The presidential candidate was not exactly envisioning herself as a modern-day Miss Lonelyhearts or even an Oval Office version of Ann Landers. (Relax, this is not a setup for a bad joke about the Clinton marriage.) Rather, Hillary's area of specialty seemed to be the career dilemmas facing modern women. She provided a hint of her opinioned style when, out of nowhere, she began lamenting "those dress-for-success advice columns ... [calling for] navy blue skirts with white blouses and ribbons tied in a bow around your neck. [It was] so terrible that we ever wore anything like that." For the record, the two-term New York senator wore a brown pantsuit accented with a turquoise scarf.
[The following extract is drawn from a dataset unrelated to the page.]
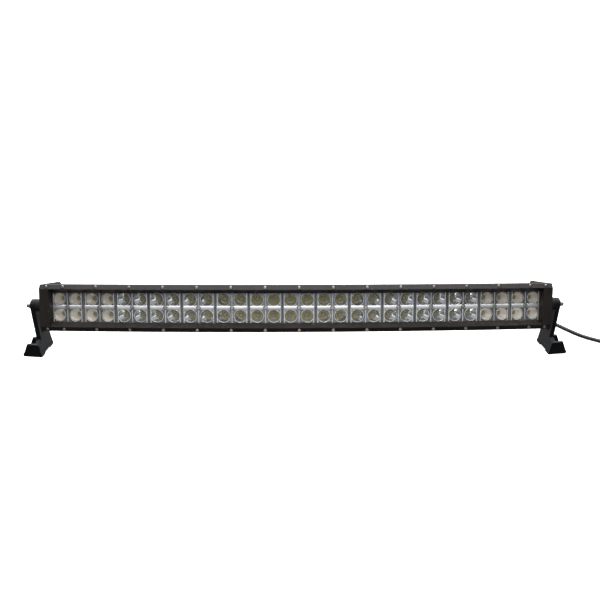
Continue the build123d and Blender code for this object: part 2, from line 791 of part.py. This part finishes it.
# coil: two turns side by side, a part turn on top in the groove, then the tail to the connector
top_turn = lying + sqrt(cable_diameter**2 - cable_radius**2)
tail_length = 46.0
connector_height = 7.0
with BuildPart() as cable_coil:
    with BuildSketch(Plane((coil_x, coil_y, 0))):
        Circle(outer_turn + cable_radius)
        Circle(inner_turn - cable_radius, mode=Mode.SUBTRACT)
    extrude(amount=cable_diameter)
    with BuildSketch(Plane((coil_x, coil_y, 0))):
        Circle(coil_radius + cable_radius)
        Circle(coil_radius - cable_radius, mode=Mode.SUBTRACT)
    extrude(amount=top_turn + cable_radius)
    with BuildSketch(Plane(origin=cable_end, x_dir=(0, 0, 1), z_dir=entry_way)):
        Rectangle(cable_diameter, cable_diameter)
    extrude(amount=entry_reach)
    with BuildSketch(Plane(origin=(coil_x + coil_radius, coil_y, top_turn), z_dir=(0, 1, 0))):
        Rectangle(cable_diameter, cable_diameter)
    tail_end = (coil_x + coil_radius, coil_y + tail_length, connector_height)
    with BuildSketch(Plane(origin=tail_end, z_dir=(0, 1, 0))):
        Rectangle(cable_diameter, cable_diameter)
    loft()
cable_coil.part.label = "cable_coil"
export_step(cable_coil.part, "parts/cable_coil.step")



def connector_plane(reach):
    """Section across the connector, `reach` from its back."""
    origin = (coil_x + coil_radius, coil_y + tail_length + reach, connector_height)
    return Plane(origin=origin, x_dir=(1, 0, 0), z_dir=(0, 1, 0))


with BuildPart() as connector:
    with BuildSketch(connector_plane(0)):
        RectangleRounded(17, 14, 3)
    extrude(amount=20)
    with BuildSketch(connector_plane(20)):
        RectangleRounded(14, 11, 2.5)
    extrude(amount=14)
    # seal rings round the nose and a latch on top
    for reach in (24, 27):
        with BuildSketch(connector_plane(reach)):
            RectangleRounded(15.4, 12.4, 3)
        extrude(amount=1.2)
    latch_top = Plane((coil_x + coil_radius, coil_y + tail_length + 9, 2 * connector_height))
    with BuildSketch(latch_top):
        Rectangle(7, 14)
    extrude(amount=1.6)
connector.part.label = "connector"
export_step(connector.part, "parts/connector.step")
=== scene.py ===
import json
import math
import bpy
import numpy as np
from mathutils import Matrix, Vector


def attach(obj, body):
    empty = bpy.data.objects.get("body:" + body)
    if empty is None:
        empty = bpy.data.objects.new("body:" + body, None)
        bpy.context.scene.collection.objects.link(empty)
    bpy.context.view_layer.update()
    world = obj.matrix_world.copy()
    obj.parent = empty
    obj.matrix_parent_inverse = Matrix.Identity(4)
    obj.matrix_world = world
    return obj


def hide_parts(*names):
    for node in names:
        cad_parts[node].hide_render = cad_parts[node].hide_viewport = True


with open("model.json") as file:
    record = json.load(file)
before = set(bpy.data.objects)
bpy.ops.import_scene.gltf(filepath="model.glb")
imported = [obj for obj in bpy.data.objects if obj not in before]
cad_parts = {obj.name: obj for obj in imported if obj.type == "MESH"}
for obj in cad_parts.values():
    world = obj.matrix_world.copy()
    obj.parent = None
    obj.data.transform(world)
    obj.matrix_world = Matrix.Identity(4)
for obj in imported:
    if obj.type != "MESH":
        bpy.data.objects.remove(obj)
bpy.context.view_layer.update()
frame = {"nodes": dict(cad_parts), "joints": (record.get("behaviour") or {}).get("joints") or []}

scene = bpy.context.scene
nodes = frame["nodes"]
joints = {joint["name"]: joint for joint in frame["joints"]}

# the bar's own frame: an arc of reflector rims, leaning back by tilt
bar = {"faceRadius": 3.0, "tilt": math.radians(23.5), "endLength": 0.387, "pivotDepth": -0.0187}
barUp = np.array([0, math.sin(bar["tilt"]), math.cos(bar["tilt"])])
barBack = np.array([0, math.cos(bar["tilt"]), -math.sin(bar["tilt"])])
barRight = np.array([1.0, 0, 0])


def forwardAt(s):
    # direction that the face looks in at arc length s
    turn = s / bar["faceRadius"]
    return barRight * math.sin(turn) - barBack * math.cos(turn)


def tangentAt(s):
    # direction along the bar at arc length s
    turn = s / bar["faceRadius"]
    return barRight * math.cos(turn) + barBack * math.sin(turn)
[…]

It is tempting to imagine how Hillary Clinton in her next life as an advice columnist might respond to a letter like this:
Dear Hillary: I am in the unusual position of applying for a major executive post that my husband once held. My problem is not doing the job (even our adult daughter says that I would be better at it than her father), but getting it. I thought I had everything arranged, but it has all slipped away from me. Another candidate -- younger, more charismatic and male -- is now strongly favored, according to the office grapevine. There are a few regional offices still to be heard from (Pennsylvania, in particular), but even I can see the handwriting on the wall. Do I risk humiliation by clinging to my long-shot hopes? Or do I downsize my ambitions in recognition of the harsh realities of office politics?
(Signed) Day-Dream Believer from Chappaqua.
Dear Day-Dream: Go for it! Keep working, keep smiling, keep hoping and never admit that you feel vulnerable. Also -- and trust me on this one -- stop listening to Mark Penn.
In reality, that is close to the Clinton strategy. Her hope in Pennsylvania is not merely to win, but somehow to find a victory formula that will carry out to other states still on the primary calendar like Indiana and North Carolina (May 6). That is why merely replicating her 54-to-44 percent margin over Obama in the March 5 Ohio primary would not, in itself, probably be enough to change the quixotic aura now surrounding her candidacy. What she needs, in part, is to recapture some of the African-American vote, which went for Obama by a ludicrous 87-to-13 percent margin in the Ohio exit polls. Since at this late stage Clinton is on the short end of a contest for convention votes, she cannot, for example, afford an 8-to-1 delegate wipeout in the 60 percent black Center City Philadelphia congressional district of Obama supporter Chaka Fattah.
Clinton's strongest local supporter is reform Mayor Michael Nutter, elected last November to an office once held by Frank Rizzo with the help of the first winning biracial coalition in Philadelphia history. In an interview in his City Hall office last Wednesday afternoon, just before he headed to the debate, Nutter said, "Once you get past all the excitement and razzle-dazzle of race and gender, [voters] still want to know 'How are you going to fix this? What are your ideas? What are you about? What kind of person are you?' And that was the story of our race last year." But Nutter had the luxury of running in a five-way Democratic primary, which meant that he could prevail with 40 percent of the black vote and 37 percent of the white vote.
There are still moments when the Clinton high command appears to believe that lowering expectations is part of their comeback crusade. During a Thursday morning conference call with reporters, deputy communications director Phil Singer stressed the "record-breaking, eye-popping extraordinary spending by the Obama campaign" in Pennsylvania. All that is true -- and the Clinton campaign estimates that it will be outspent in TV advertising 2-to-1 in the primary's final week. But unless Clinton wins Pennsylvania by a hefty margin, all the spin-doctoring in the world will not slow the rush of superdelegates to Obama.
But even though all the math favors Barack Obama, the Illinois senator is still roughly 400 delegates shy of a convention majority. Hillary Clinton still boasts the three ingredients that an underdog candidate needs in order to continue in presidential politics: money for television, loyal local supporters and a large traveling press corps. She also has something that's perhaps even more important -- a refusal to take no for an answer in what she called Thursday "a very long extended job interview that has gone on for 15 months."
Can we ask Vince Foster about this?
Cat Fight! Cat Fight! Cat Fight! Quidado there senora Rodham-Klinton.
I had to crack up when some political guy remarked
“half the country thinks she rides a broom”
“Comments like this may be partially contrived”
Uh - no, I think EVERY comment in her campaign has been completely contrived. Ya know, because we’re all such moronic sheep that we’ll believe anything...ptoooey!
Huma swears she’s female too, by personal verification.